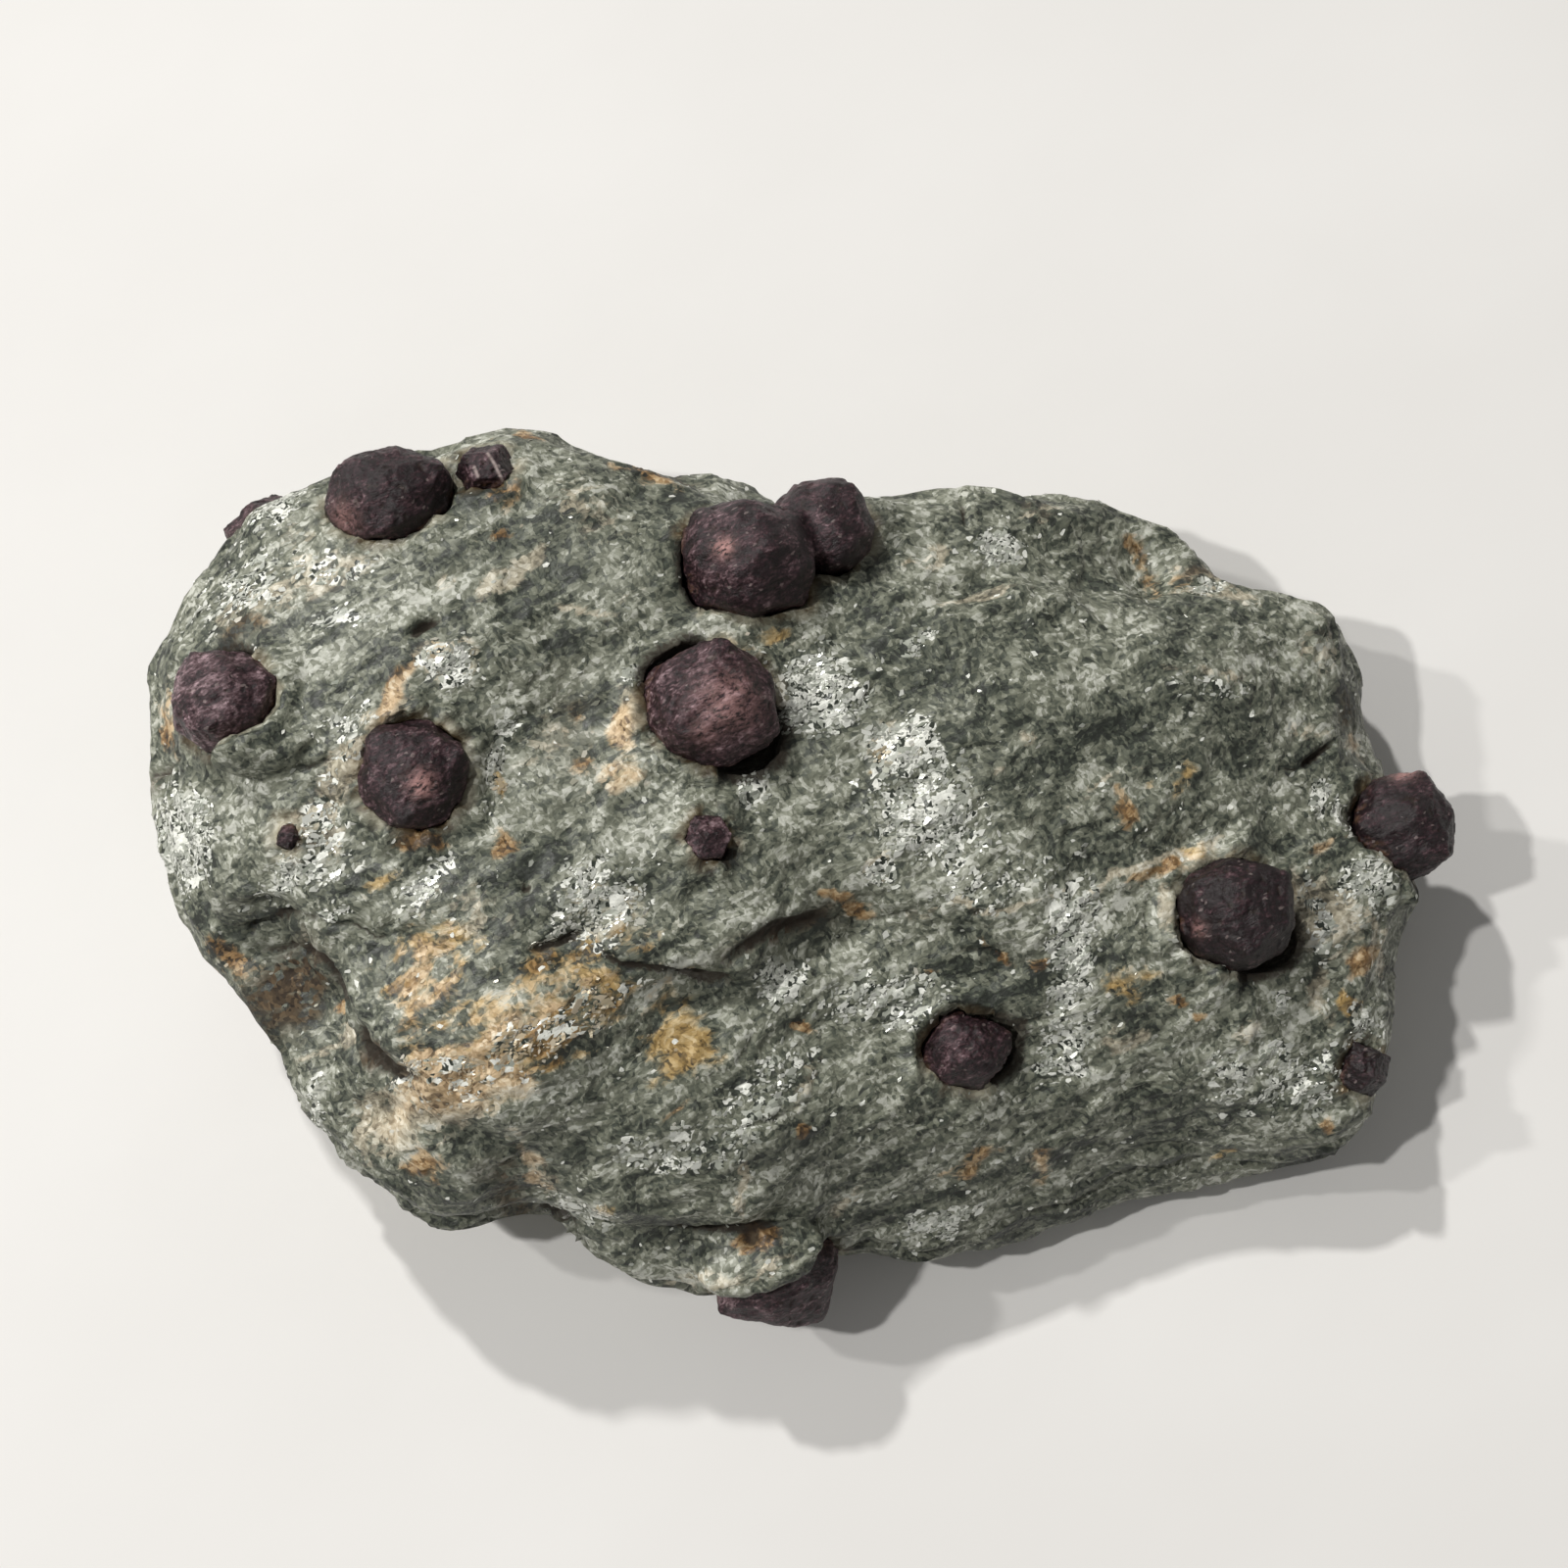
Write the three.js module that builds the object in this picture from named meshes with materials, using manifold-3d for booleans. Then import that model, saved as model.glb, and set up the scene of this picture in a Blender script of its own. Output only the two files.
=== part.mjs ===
// Hand specimen of garnet schist: one slab of green-grey chlorite and mica schist, with garnet crystals
// standing in pockets of it. Millimetres, +Z up. The slab lies on its flat cleaved underside, and the
// origin is at the middle of the specimen's box, on that underside.
import * as THREE from 'three';
import Module from 'manifold-3d';
import { ConvexGeometry } from 'three/addons/geometries/ConvexGeometry.js';
import { ImprovedNoise } from 'three/addons/math/ImprovedNoise.js';
import { mergeVertices } from 'three/addons/utils/BufferGeometryUtils.js';

const wasm = await Module();
wasm.setup();

// Driving dimensions of the slab.
const crown = { from: -40, to: 62, left: 40.5, right: 24 }; // the top's height, which falls along X
const cutDepth = 1.8; // how far the uncut underside would reach below the cleaved face
const middle = { x: -2, y: 4 }; // the point that the plan outline goes round
// How full the slab's sections are, where 2 is an ellipse and more is squarer.
const crownFullness = { steep: 2.6, gentle: 1.5, gentleTowards: -55 };
const bellyFullness = 2.7;
const lineation = THREE.MathUtils.degToRad(27); // the direction that the mica streaks run in
const meshDetail = 15; // how finely the slab's surface is divided
const topShare = 0.3; // moves mesh points from the underside to the top
const pocketGap = 0.35; // between a crystal and its pocket
const mergeDistance = 1e-4; // corners closer than this are one

// Plan outline at the slab's widest level, clockwise from the left end: x, y and that level.
const outline = [
  [-66.6, 12.8, 20],
  [-67.3, 21, 20],
  [-62.4, 30.9, 20],
  [-56.9, 37.3, 22],
  [-47.4, 41.4, 24],
  [-35.6, 45.1, 25],
  [-30.3, 47.6, 25],
  [-16.6, 42.9, 24],
  [-7, 41.8, 22.5],
  [-1, 38.9, 21.5],
  [7.5, 39.8, 20],
  [12, 40.8, 19],
  [28.3, 42.1, 16],
  [35.8, 39.9, 15],
  [41.7, 35.9, 14],
  [45.2, 32, 13.5],
  [49.5, 32, 13],
  [55.1, 30.8, 12],
  [58.4, 25.9, 11],
  [59.8, 16.7, 10],
  [62.7, 10.3, 11],
  [65.1, 4, 11.5],
  [63.2, -3.6, 12],
  [62.4, -10, 12],
  [60.6, -18.3, 12.5],
  [56.7, -27.2, 8.5],
  [50.3, -28.7, 6],
  [36.5, -31, 5],
  [28.1, -34, 5],
  [15.4, -37.2, 6],
  [6.6, -36.7, 9],
  [-3.6, -41, 12],
  [-11.7, -39.7, 12],
  [-17.6, -38, 12],
  [-25.7, -33.6, 13],
  [-30.4, -32.6, 14],
  [-36.4, -34.9, 14],
  [-40.6, -31.4, 15],
  [-46.1, -26.8, 16],
  [-50.8, -22.4, 17],
  [-53.1, -16.6, 18],
  [-61.1, -6.1, 19],
  [-66, 6, 20],
];

// Lumps and hollows of the top: middle, radii along and across their long axis, its angle, and height.
const swells = [
  { name: 'right plateau', x: 32.1, y: 15.4, along: 25, across: 13, turn: 8, rise: 2.2 },
  { name: 'left lobe', x: -50, y: 18.9, along: 15, across: 14, turn: 0, rise: 1.8 },
  { name: 'rusty bulge', x: -30.1, y: -15.8, along: 15, across: 8, turn: 27, rise: 2 },
  { name: 'front left toe', x: -37.2, y: -28.9, along: 7, across: 4, turn: 0, rise: 3 },
  { name: 'front shelf', x: 23, y: -22.4, along: 20, across: 6, turn: 10, rise: 2 },
  { name: 'back shoulder', x: -22.1, y: 36.5, along: 16, across: 7, turn: -12, rise: 1.8 },
  { name: 'knob at the back', x: 42.3, y: 32.5, along: 3, across: 2.6, turn: 0, rise: 1.8 },
  { name: 'right crag', x: 59.6, y: -0.5, along: 7, across: 6, turn: 60, rise: 2 },
  { name: 'valley left of the middle', x: -25.1, y: 12.4, along: 17, across: 5, turn: 40, rise: -1.6 },
  { name: 'dip at the pair', x: 9.2, y: 32.8, along: 7, across: 4, turn: 30, rise: -2 },
  { name: 'back scoop', x: 35.5, y: 33.5, along: 5, across: 4, turn: 70, rise: -2.4 },
  { name: 'dip by the centre garnet', x: -1.5, y: 11.7, along: 5, across: 3, turn: 50, rise: -1.8 },
  { name: 'front centre socket', x: 16.7, y: -17.5, along: 8, across: 3.4, turn: -8, rise: -1.8 },
  { name: 'flap over the left end garnet', x: -53, y: 11.9, along: 5, across: 2.6, turn: -35, rise: 1.6 },
  { name: 'flap over the front centre garnet', x: 17.2, y: -13.4, along: 4, across: 1.6, turn: 0, rise: 1.2 },
];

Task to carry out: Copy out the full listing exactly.

Final answer:
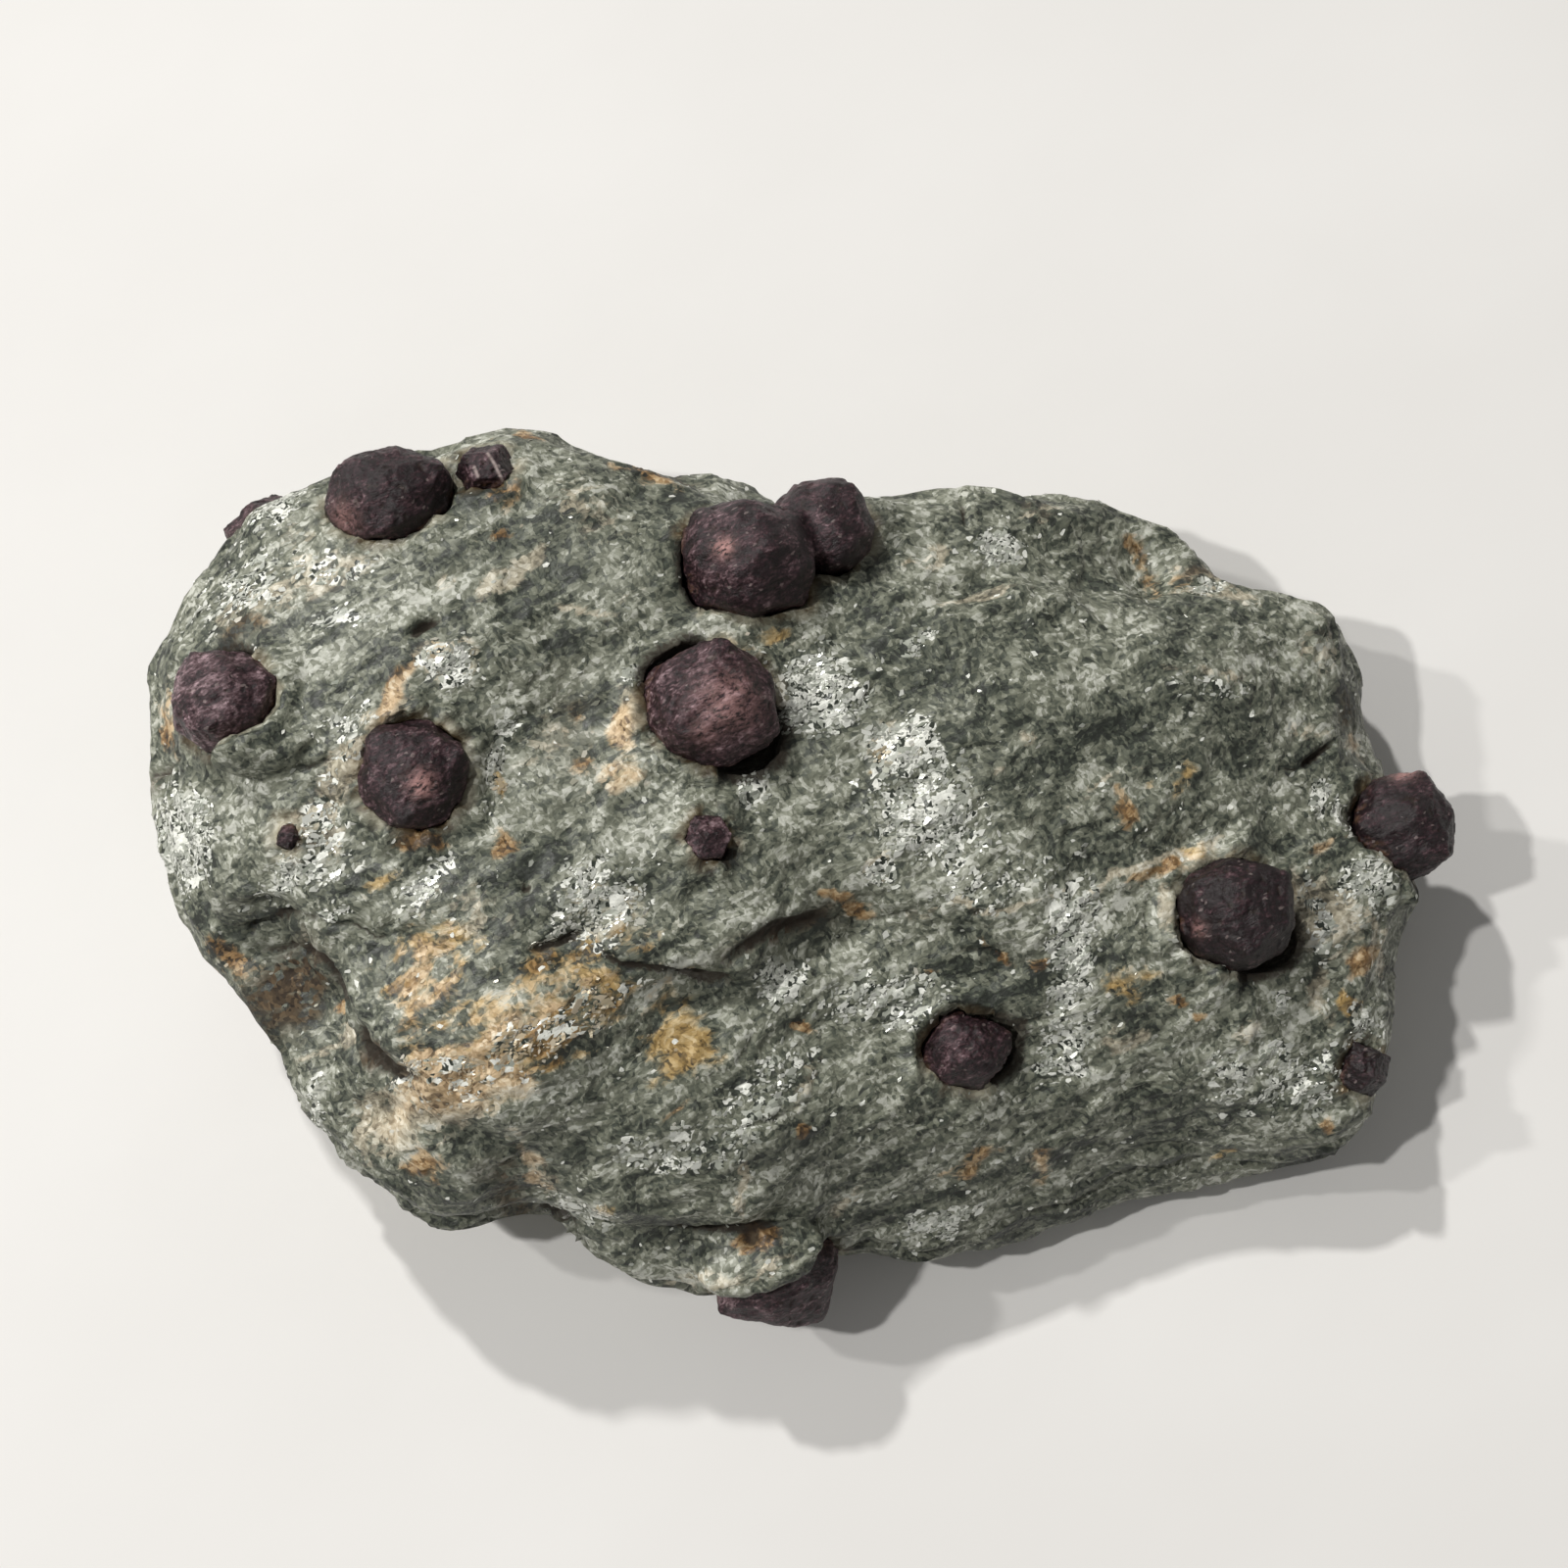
Write the three.js module that builds the object in this picture from named meshes with materials, using manifold-3d for booleans. Then import that model, saved as model.glb, and set up the scene of this picture in a Blender script of its own. Output only the two files.
=== part.mjs ===
// Hand specimen of garnet schist: one slab of green-grey chlorite and mica schist, with garnet crystals
// standing in pockets of it. Millimetres, +Z up. The slab lies on its flat cleaved underside, and the
// origin is at the middle of the specimen's box, on that underside.
import * as THREE from 'three';
import Module from 'manifold-3d';
import { ConvexGeometry } from 'three/addons/geometries/ConvexGeometry.js';
import { ImprovedNoise } from 'three/addons/math/ImprovedNoise.js';
import { mergeVertices } from 'three/addons/utils/BufferGeometryUtils.js';

const wasm = await Module();
wasm.setup();

// Driving dimensions of the slab.
const crown = { from: -40, to: 62, left: 40.5, right: 24 }; // the top's height, which falls along X
const cutDepth = 1.8; // how far the uncut underside would reach below the cleaved face
const middle = { x: -2, y: 4 }; // the point that the plan outline goes round
// How full the slab's sections are, where 2 is an ellipse and more is squarer.
const crownFullness = { steep: 2.6, gentle: 1.5, gentleTowards: -55 };
const bellyFullness = 2.7;
const lineation = THREE.MathUtils.degToRad(27); // the direction that the mica streaks run in
const meshDetail = 15; // how finely the slab's surface is divided
const topShare = 0.3; // moves mesh points from the underside to the top
const pocketGap = 0.35; // between a crystal and its pocket
const mergeDistance = 1e-4; // corners closer than this are one

// Plan outline at the slab's widest level, clockwise from the left end: x, y and that level.
const outline = [
  [-66.6, 12.8, 20],
  [-67.3, 21, 20],
  [-62.4, 30.9, 20],
  [-56.9, 37.3, 22],
  [-47.4, 41.4, 24],
  [-35.6, 45.1, 25],
  [-30.3, 47.6, 25],
  [-16.6, 42.9, 24],
  [-7, 41.8, 22.5],
  [-1, 38.9, 21.5],
  [7.5, 39.8, 20],
  [12, 40.8, 19],
  [28.3, 42.1, 16],
  [35.8, 39.9, 15],
  [41.7, 35.9, 14],
  [45.2, 32, 13.5],
  [49.5, 32, 13],
  [55.1, 30.8, 12],
  [58.4, 25.9, 11],
  [59.8, 16.7, 10],
  [62.7, 10.3, 11],
  [65.1, 4, 11.5],
  [63.2, -3.6, 12],
  [62.4, -10, 12],
  [60.6, -18.3, 12.5],
  [56.7, -27.2, 8.5],
  [50.3, -28.7, 6],
  [36.5, -31, 5],
  [28.1, -34, 5],
  [15.4, -37.2, 6],
  [6.6, -36.7, 9],
  [-3.6, -41, 12],
  [-11.7, -39.7, 12],
  [-17.6, -38, 12],
  [-25.7, -33.6, 13],
  [-30.4, -32.6, 14],
  [-36.4, -34.9, 14],
  [-40.6, -31.4, 15],
  [-46.1, -26.8, 16],
  [-50.8, -22.4, 17],
  [-53.1, -16.6, 18],
  [-61.1, -6.1, 19],
  [-66, 6, 20],
];

// Lumps and hollows of the top: middle, radii along and across their long axis, its angle, and height.
const swells = [
  { name: 'right plateau', x: 32.1, y: 15.4, along: 25, across: 13, turn: 8, rise: 2.2 },
  { name: 'left lobe', x: -50, y: 18.9, along: 15, across: 14, turn: 0, rise: 1.8 },
  { name: 'rusty bulge', x: -30.1, y: -15.8, along: 15, across: 8, turn: 27, rise: 2 },
  { name: 'front left toe', x: -37.2, y: -28.9, along: 7, across: 4, turn: 0, rise: 3 },
  { name: 'front shelf', x: 23, y: -22.4, along: 20, across: 6, turn: 10, rise: 2 },
  { name: 'back shoulder', x: -22.1, y: 36.5, along: 16, across: 7, turn: -12, rise: 1.8 },
  { name: 'knob at the back', x: 42.3, y: 32.5, along: 3, across: 2.6, turn: 0, rise: 1.8 },
  { name: 'right crag', x: 59.6, y: -0.5, along: 7, across: 6, turn: 60, rise: 2 },
  { name: 'valley left of the middle', x: -25.1, y: 12.4, along: 17, across: 5, turn: 40, rise: -1.6 },
  { name: 'dip at the pair', x: 9.2, y: 32.8, along: 7, across: 4, turn: 30, rise: -2 },
  { name: 'back scoop', x: 35.5, y: 33.5, along: 5, across: 4, turn: 70, rise: -2.4 },
  { name: 'dip by the centre garnet', x: -1.5, y: 11.7, along: 5, across: 3, turn: 50, rise: -1.8 },
  { name: 'front centre socket', x: 16.7, y: -17.5, along: 8, across: 3.4, turn: -8, rise: -1.8 },
  { name: 'flap over the left end garnet', x: -53, y: 11.9, along: 5, across: 2.6, turn: -35, rise: 1.6 },
  { name: 'flap over the front centre garnet', x: 17.2, y: -13.4, along: 4, across: 1.6, turn: 0, rise: 1.2 },
];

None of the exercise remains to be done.